In case you are interested, I published a short review of the Springer novel here:


I must admit that for me a Dutch novel must be written by a Dutch writer but I can see the appeal of the setting as well.
I've read almost all of the Dutch crime writers you mention. And Margriet de Moor. Not that one though, I've read a couple of other books.


I'm so excited with the way your project is progressing, and I'm glad you've also included works by non-Dutch authors that are set in the Netherlands. I am saving all of your hard work to my "Books" files. Thanks so much for sharing everything about this project!

I've wanted to read The Storm for such a long time. This may be the year to finally do it. I'm a huge fan of "storm literature."



I have read the intro to the Mak book you mention and it really is interesting. I am waiting for my copy of his book about Amsterdam to arrive as I think I will start with that one, however. I should look for some proper travel narratives set in The Netherlands so will dig around a bit now. You get such an interesting view of a culture that way. The Mak books are especially good since he is Dutch, but sometimes an outsider's perspective is good, too!


Thanks so much for the link--I took a quick look already but will go back later to read your post properly and check out your other Dutch books as I see you have tags which are always most helpful. Unfortunately the books (save the one by Multatuli's) don't seem to have been translated into English yet. This is always a problem--so little gets translated. The Three Percent blog has a nice spreadsheet of foreign works to be translated. I went through all their lists but only a small handful each year are translated from Dutch and published here (and I always look in the UK, too, since they seem to get books first there). It's a little disheartening, though. I will look for Max Havelaar, though, so thanks for the suggestion. I only have the Couperus books so far for classics--surely there must be more out there for me to read!

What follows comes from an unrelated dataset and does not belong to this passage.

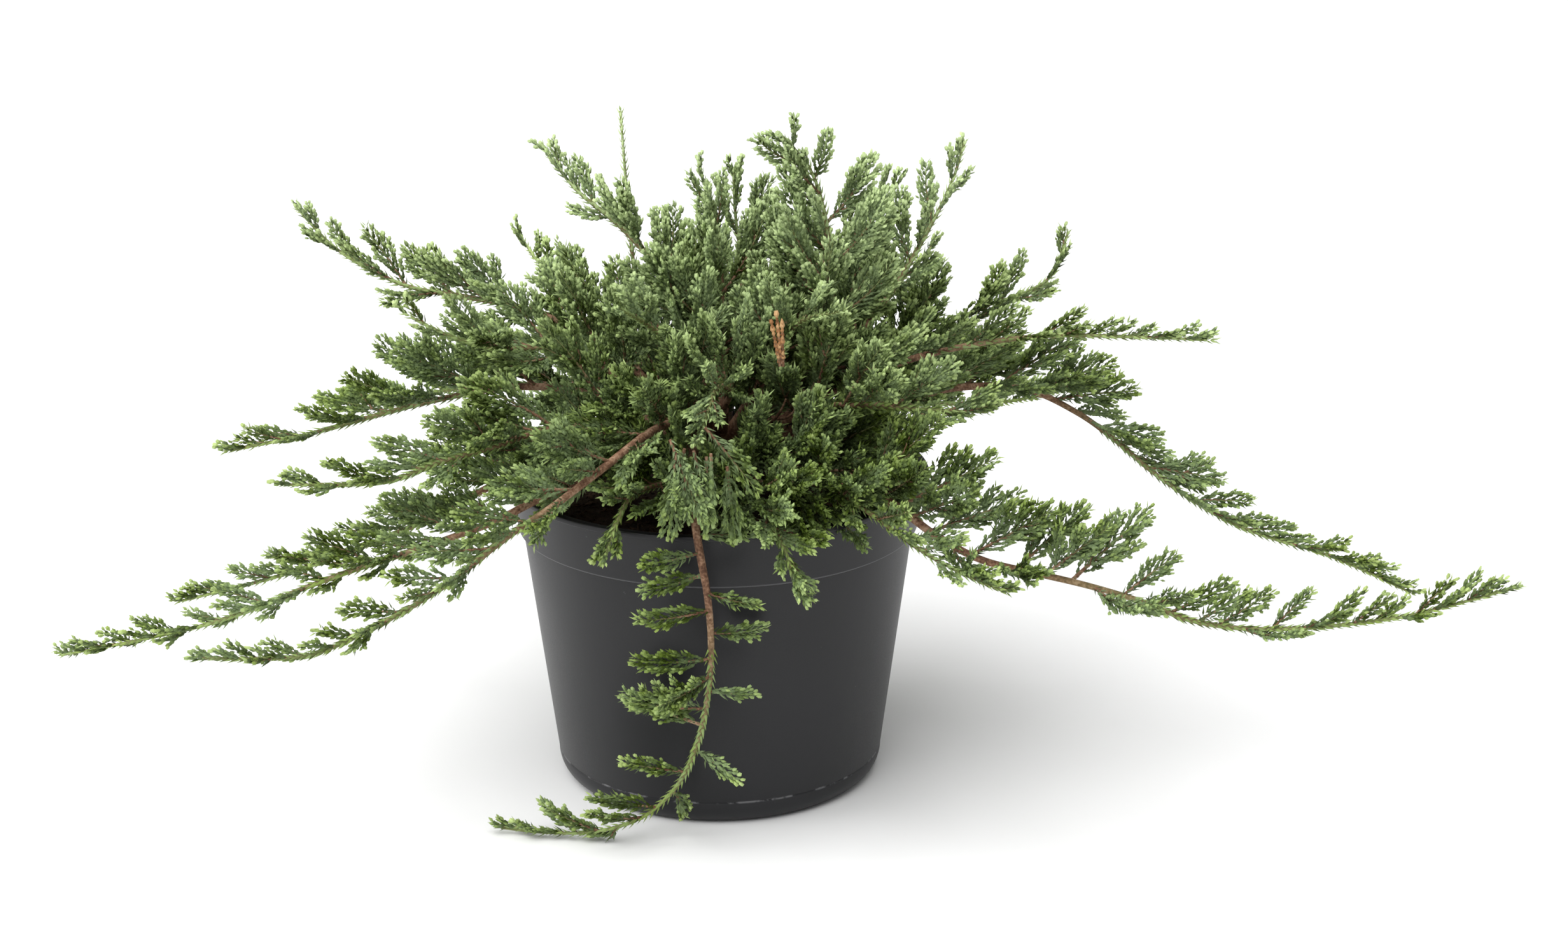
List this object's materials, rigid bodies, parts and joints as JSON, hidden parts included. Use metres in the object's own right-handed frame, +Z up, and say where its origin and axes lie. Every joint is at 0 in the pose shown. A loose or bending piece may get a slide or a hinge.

I can totally see how it is preferable to read works written by Dutch authors and hope to still find more regular contemporary fiction as well as classics. Unsurprisingly I have been able to find quite a few mysteries and crime novels. Which de Moor have you read and did you like her? I hope to get to the Storm, but I am waiting for a book by Hella Haasse to read next. The de Moor is a used hardcover and with Eline Vere being such a big book--a hardcover will be too much to carry around with me. The thing with English speaking writers using a Dutch setting--they tend to be more descriptive and detail-oriented--going for verisimilitude I imagine, which I sort of like since I am trying to visualize place. I was thinking some publisher like Europa or Peirene would have lots of Dutch books, but I have to do a lot of searching to find titles.


Hi Judith--I am excited, too. It is going really well, actually. I tend to be enthusiastic about reading project but quickly move on to something new and so far I am not finding that to be the case at all with my reading. I just want to keep going and usually read most of my "Dutch books" a little each day. I am still reading a few other things, but it seem to be mostly these books, so expect to hear lots more--and I hope I don't bore people with all my ramblings. The Storm does look really good and I look forward to it!


Thanks for the list. I am stealing it :)


Feel free! And if you come across anything that sounds good, you know I am always open to suggestions.